→ **Required task**: Extract, word for word, every line from the one containing "neck_base = root_frame.matrix_world" through the one containing "depsgraph = bpy.context.evaluated_depsgraph_get()", with both end lines kept.

→ **Dataset records**:
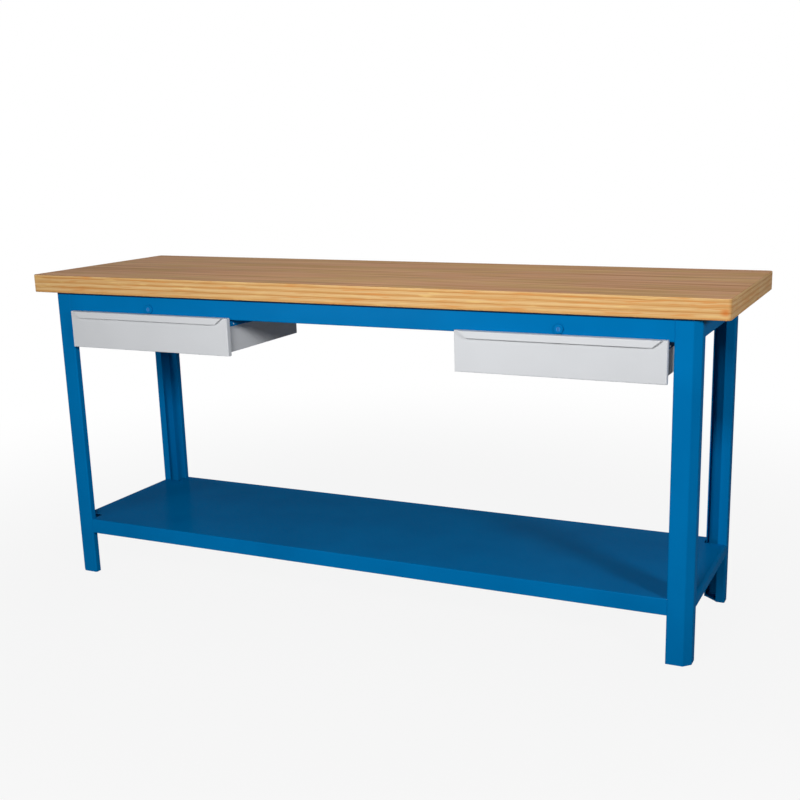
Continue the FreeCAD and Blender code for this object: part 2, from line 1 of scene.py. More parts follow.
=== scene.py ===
"""Looks of the two-drawer workbench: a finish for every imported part, and the marks of its welds.

Lengths in the bench's classes are in millimetres, as on a drawing, and turn to metres where a mesh
or a shader takes them. Places that functions take, and the studio's, are in metres.
"""
import logging
import math
from collections.abc import Callable, Iterator
from contextlib import contextmanager
from dataclasses import dataclass, field
from enum import Enum

import bpy
from mathutils import Matrix, Vector


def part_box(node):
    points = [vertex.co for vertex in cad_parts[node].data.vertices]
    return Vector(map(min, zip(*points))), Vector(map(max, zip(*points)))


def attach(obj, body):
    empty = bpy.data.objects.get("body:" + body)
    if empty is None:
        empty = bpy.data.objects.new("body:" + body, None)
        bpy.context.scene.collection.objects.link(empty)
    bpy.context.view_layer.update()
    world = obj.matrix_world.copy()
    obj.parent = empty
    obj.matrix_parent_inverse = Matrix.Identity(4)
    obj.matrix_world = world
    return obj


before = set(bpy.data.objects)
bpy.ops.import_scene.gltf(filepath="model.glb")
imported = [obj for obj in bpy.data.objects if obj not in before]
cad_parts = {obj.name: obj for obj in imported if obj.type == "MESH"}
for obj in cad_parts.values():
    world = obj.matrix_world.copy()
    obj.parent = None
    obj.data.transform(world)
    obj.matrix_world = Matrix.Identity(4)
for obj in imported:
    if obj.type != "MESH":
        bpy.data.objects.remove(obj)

LOG = logging.getLogger("workbench")
MM = 0.001
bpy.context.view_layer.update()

# Nearly every value of a noise factor lies between these two.
NOISE_RANGE = (0.3, 0.7)

# Short names for the types that recur below.
Tree = bpy.types.NodeTree
Node = bpy.types.Node
Socket = bpy.types.NodeSocket
Material = bpy.types.Material
Piece = bpy.types.Object
Triple = tuple[float, float, float]
Stops = tuple[tuple[float, str], ...]


class Hand(Enum):
    """Which of the two drawers, seen from the front; the value stands in its nodes' names."""

    LEFT = "left"
    RIGHT = "right"


class Body(Enum):
    """The moving bodies that new pieces ride on."""

    FRAME = "frame"
    LEFT_DRAWER = "left_drawer"
    RIGHT_DRAWER = "right_drawer"


# ---- finishes ------------------------------------------------------------------------------------
def linear(colour: str) -> tuple[float, float, float, float]:
    """Turn an sRGB hex colour to the linear values that a shader takes.

    Args:
        colour: Six hex digits after a hash sign.

    Returns:
        Linear red, green and blue, with an alpha of one.
    """
    shares = [int(colour[i:i + 2], 16) / 255 for i in (1, 3, 5)]
    values = [s / 12.92 if s <= 0.04045 else ((s + 0.055) / 1.055) ** 2.4 for s in shares]
    return values[0], values[1], values[2], 1.0


def add_node(tree: Tree, kind: str, settings: dict | None = None, values: dict | None = None,
             links: dict | None = None) -> Node:
    """Add one shader node.

    Args:
        tree: The material's node tree.
        kind: The node's type name.
        settings: The node's own properties.
        values: Values of input sockets, by name or place.
        links: Output sockets that feed input sockets, by name or place.

    Returns:
        The new node.
    """
    node = tree.nodes.new(kind)
    for name, value in (settings or {}).items():
        setattr(node, name, value)
    for name, value in (values or {}).items():
        node.inputs[name].default_value = value
    for name, socket in (links or {}).items():
        tree.links.new(socket, node.inputs[name])
    return node


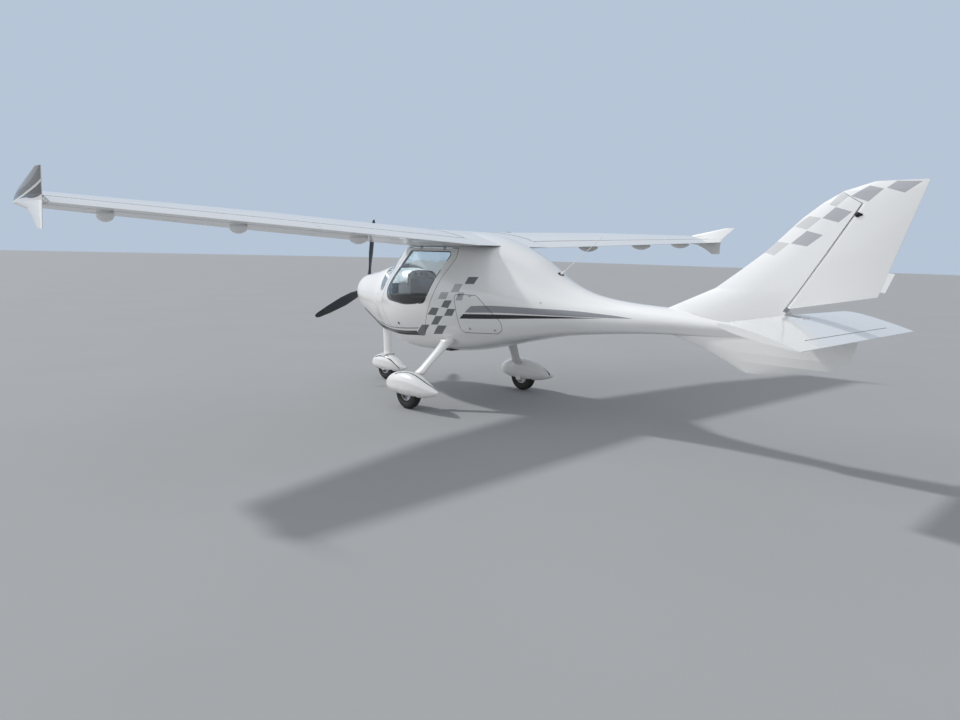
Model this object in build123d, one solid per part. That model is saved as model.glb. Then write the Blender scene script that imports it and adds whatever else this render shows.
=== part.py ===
from build123d import *
import math
import os

os.makedirs("parts", exist_ok=True)

# Two-seat high-wing ultralight aircraft with a nose wheel, canted winglets and an all-moving tailplane.
# Sizes are in millimetres. Stations run from the main axle: x forward, y to port, z up from the floor.
# Finished pieces move forward by AXLE_TO_MIDDLE, so the origin is on the floor at mid length.

PORT, STARBOARD = 1, -1

SPINNER_TIP = 2095
RUDDER_TIP = -4295
AXLE_TO_MIDDLE = -(SPINNER_TIP + RUDDER_TIP) / 2

WALL = 30  # cabin wall, door and hatch
GLASS = 5
PANEL = 12  # cowl panels
CONE_WALL = 16  # shell of the tail cone
PANEL_GAP = 6  # open joint round doors and control surfaces
HATCH_GAP = 5
COVE_GAP = 8  # between the nose of a flap or aileron and its cove
RUDDER_COVE_GAP = 9
FIT = 0.5  # between furniture and the cabin wall
KNUCKLE_LENGTH = 12
PLAY = 0.05  # radial play of a pin or shaft in its bore

FIREWALL = 1150
CABIN_REAR = -1050
COWL_FRONT = 1876

# Hull sections from firewall to tail. Corner columns are (half width, height, corner radius).
# Columns: x, floor, low corner, mid corner, high corner, roof
HULL = [
    (1150, 600, (285, 655, 150), (500, 1075, 420), (270, 1385, 150), 1440),
    (850, 535, (350, 600, 200), (630, 1060, 600), (335, 1545, 170), 1625),
    (500, 508, (400, 570, 230), (690, 1050, 720), (430, 1690, 180), 1790),
    (100, 528, (410, 590, 230), (700, 1050, 760), (460, 1720, 180), 1825),
    (-300, 585, (385, 645, 220), (662, 1060, 700), (430, 1690, 180), 1790),
    (-700, 680, (315, 725, 190), (565, 1080, 580), (320, 1590, 160), 1680),
    (-1050, 765, (245, 800, 150), (450, 1085, 430), (220, 1445, 120), 1530),
    (-1450, 845, (170, 872, 100), (316, 1075, 210), (150, 1265, 90), 1312),
    (-1850, 897, (120, 917, 70), (214, 1065, 170), (108, 1190, 60), 1218),
    (-2250, 938, (88, 953, 50), (155, 1066, 120), (82, 1172, 46), 1188),
    (-2650, 960, (66, 972, 38), (118, 1068, 90), (62, 1166, 36), 1180),
    (-3050, 974, (48, 984, 28), (86, 1070, 60), (46, 1160, 28), 1172),
    (-3490, 985, (32, 992, 18), (52, 1070, 34), (32, 1150, 18), 1160),
]

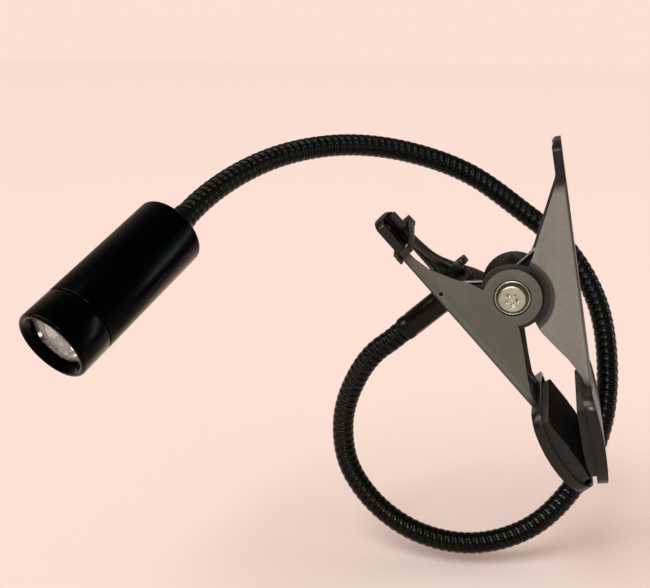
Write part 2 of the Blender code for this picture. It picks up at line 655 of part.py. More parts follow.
def make_ties(frame):
    floor = -ROOT_WEB
    half = ARM_WIDTH / 2 + 0.0009
    handle_tie = strap("handle_tie", 0.0010, half, 0.0027, 0.0025, 0.0009,
                       (half + 0.0003, half + 0.0040, -0.0006, 0.0034, 0.0036),
                       (-half - 0.0044, -half - 0.0002, -0.0022, -0.0012, 0.0025))
    handle_tie.data.transform(Matrix.Translation((-0.0370, 0.0, floor + 0.0022))
                              @ Matrix.Rotation(math.radians(102), 4, "Z"))
    hang(handle_tie, frame)
    cheek_tie = strap("cheek_tie", 0.0009, 0.0023, 0.0060, 0.0024, 0.0009,
                      (-0.0062, -0.0028, 0.0015, 0.0050, 0.0032),
                      (-0.0056, -0.0046, 0.0002, 0.0016, 0.0024))
    cheek_tie.data.transform(Matrix.Translation((-0.0176, 0.0090, floor + 0.0055))
                             @ Matrix.Rotation(math.radians(90), 4, "Z"))
    hang(cheek_tie, frame)


# ---------------------------------------------------------------- assembly

root_frame = arm_frame("root_arm_frame", ROOT_ARM_TILT, False)
moving_frame = arm_frame("moving_arm_frame", MOVING_ARM_TILT, True)
make_root_arm(root_frame)
make_moving_arm(moving_frame)
make_pad("root_pad", ROOT_WEB, 0.0030, 0.0042, 0.0040, 0.0028, 0.0009, root_frame)
make_pad("moving_pad", MOVING_WEB, 0.0012, 0.0012, 0.0060, 0.0053, 0.0040, moving_frame)
make_pin()
make_bush("near_bush", -1)
make_bush("far_bush", 1)
make_spring(root_frame, moving_frame)

neck_base = root_frame.matrix_world @ Vector((BASE_U, 0.0, -ROOT_WEB))
neck_outward = -(root_frame.matrix_world.to_3x3() @ Vector((0.0, 0.0, 1.0)))
make_base(neck_base, neck_outward)
make_neck(neck_base, neck_outward)
make_head()
make_lead(root_frame)
make_ties(root_frame)
bpy.context.view_layer.update()
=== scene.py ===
import math

import bmesh
import bpy
from mathutils import Matrix, Vector, noise


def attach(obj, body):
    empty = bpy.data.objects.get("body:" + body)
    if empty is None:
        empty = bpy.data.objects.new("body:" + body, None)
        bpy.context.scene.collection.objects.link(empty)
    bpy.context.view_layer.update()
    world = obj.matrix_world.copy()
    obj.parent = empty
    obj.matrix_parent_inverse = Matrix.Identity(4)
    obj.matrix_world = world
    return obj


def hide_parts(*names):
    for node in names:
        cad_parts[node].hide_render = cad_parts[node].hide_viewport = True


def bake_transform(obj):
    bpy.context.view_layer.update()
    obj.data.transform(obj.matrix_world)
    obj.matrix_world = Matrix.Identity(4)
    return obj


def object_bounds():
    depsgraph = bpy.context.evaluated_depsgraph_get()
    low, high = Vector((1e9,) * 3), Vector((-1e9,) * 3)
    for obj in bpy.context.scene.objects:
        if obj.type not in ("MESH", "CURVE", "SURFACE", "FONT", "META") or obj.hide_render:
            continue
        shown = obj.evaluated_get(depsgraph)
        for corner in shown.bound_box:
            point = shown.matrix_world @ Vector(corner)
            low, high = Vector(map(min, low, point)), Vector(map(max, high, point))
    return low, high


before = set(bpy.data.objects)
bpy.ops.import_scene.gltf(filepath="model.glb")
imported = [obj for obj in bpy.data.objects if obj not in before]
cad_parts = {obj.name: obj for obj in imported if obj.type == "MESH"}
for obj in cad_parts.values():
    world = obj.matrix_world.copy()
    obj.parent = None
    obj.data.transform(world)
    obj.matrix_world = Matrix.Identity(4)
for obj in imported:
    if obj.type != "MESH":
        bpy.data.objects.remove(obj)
cad_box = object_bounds()


# ---------------------------------------------------------------- camera, floor and light
# A small product table: pale blush paper in broad window light from the left, an even sky, and three
# small lamps that only gleam in the gloss. The floor lies just under the gooseneck's loop.


def paint(hex_colour):
    """An sRGB hex colour as the linear RGBA that Blender's sockets take."""
    channels = [int(hex_colour[place:place + 2], 16) / 255 for place in (1, 3, 5)]
    return [(c / 12.92 if c <= 0.04045 else ((c + 0.055) / 1.055) ** 2.4) for c in channels] + [1.0]


def add_node(material, kind, links=None, **settings):
    """Add one node: settings are its properties, links its inputs as a value or another node's output."""
    node = material.node_tree.nodes.new(kind)
    for name, value in settings.items():
        setattr(node, name, value)
    for name, value in (links or {}).items():
        if isinstance(value, bpy.types.NodeSocket):
            material.node_tree.links.new(value, node.inputs[name])
        else:
            node.inputs[name].default_value = value
    return node


def new_material(name, **finish):
    """A material with its shader and the constants set on the shader's own sockets."""
    material = bpy.data.materials.new(name)
    material.use_nodes = True
    shader = material.node_tree.nodes["Principled BSDF"]
    for socket, value in finish.items():
        shader.inputs[socket.replace("_", " ")].default_value = value
    return material, shader


view = bpy.context.scene.view_settings
view.view_transform = "Standard"

lens = bpy.data.cameras.new("camera")
lens.lens = 49.07
lens.sensor_width = 36.0
lens.clip_start = 0.01
camera = bpy.data.objects.new("camera", lens)
camera.location = (-0.0192, -0.2973, 0.1373)
camera.rotation_euler = (math.radians(73.7), 0.0, math.radians(14.0))
bpy.context.scene.collection.objects.link(camera)
bpy.context.scene.camera = camera

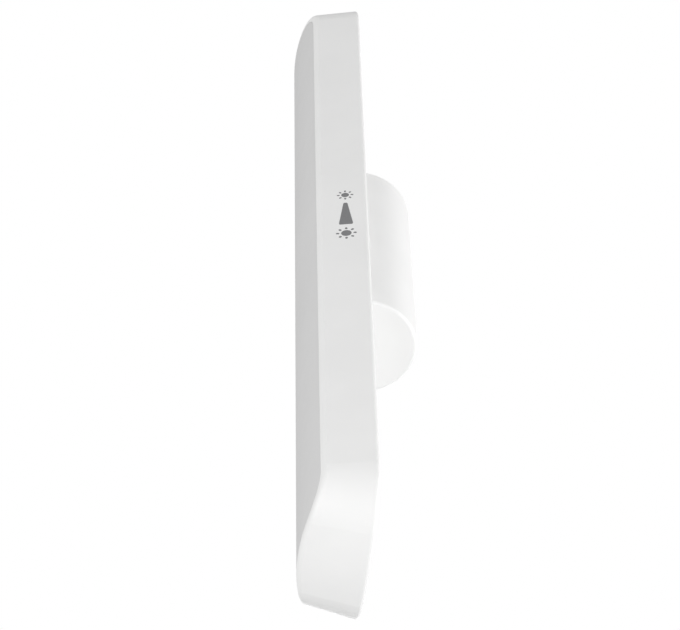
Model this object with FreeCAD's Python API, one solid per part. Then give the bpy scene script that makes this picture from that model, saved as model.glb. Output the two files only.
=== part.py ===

→ **Correct answer**:
neck_base = root_frame.matrix_world @ Vector((BASE_U, 0.0, -ROOT_WEB))
neck_outward = -(root_frame.matrix_world.to_3x3() @ Vector((0.0, 0.0, 1.0)))
make_base(neck_base, neck_outward)
make_neck(neck_base, neck_outward)
make_head()
make_lead(root_frame)
make_ties(root_frame)
bpy.context.view_layer.update()
=== scene.py ===
import math

import bmesh
import bpy
from mathutils import Matrix, Vector, noise


def attach(obj, body):
    empty = bpy.data.objects.get("body:" + body)
    if empty is None:
        empty = bpy.data.objects.new("body:" + body, None)
        bpy.context.scene.collection.objects.link(empty)
    bpy.context.view_layer.update()
    world = obj.matrix_world.copy()
    obj.parent = empty
    obj.matrix_parent_inverse = Matrix.Identity(4)
    obj.matrix_world = world
    return obj


def hide_parts(*names):
    for node in names:
        cad_parts[node].hide_render = cad_parts[node].hide_viewport = True


def bake_transform(obj):
    bpy.context.view_layer.update()
    obj.data.transform(obj.matrix_world)
    obj.matrix_world = Matrix.Identity(4)
    return obj


def object_bounds():
    depsgraph = bpy.context.evaluated_depsgraph_get()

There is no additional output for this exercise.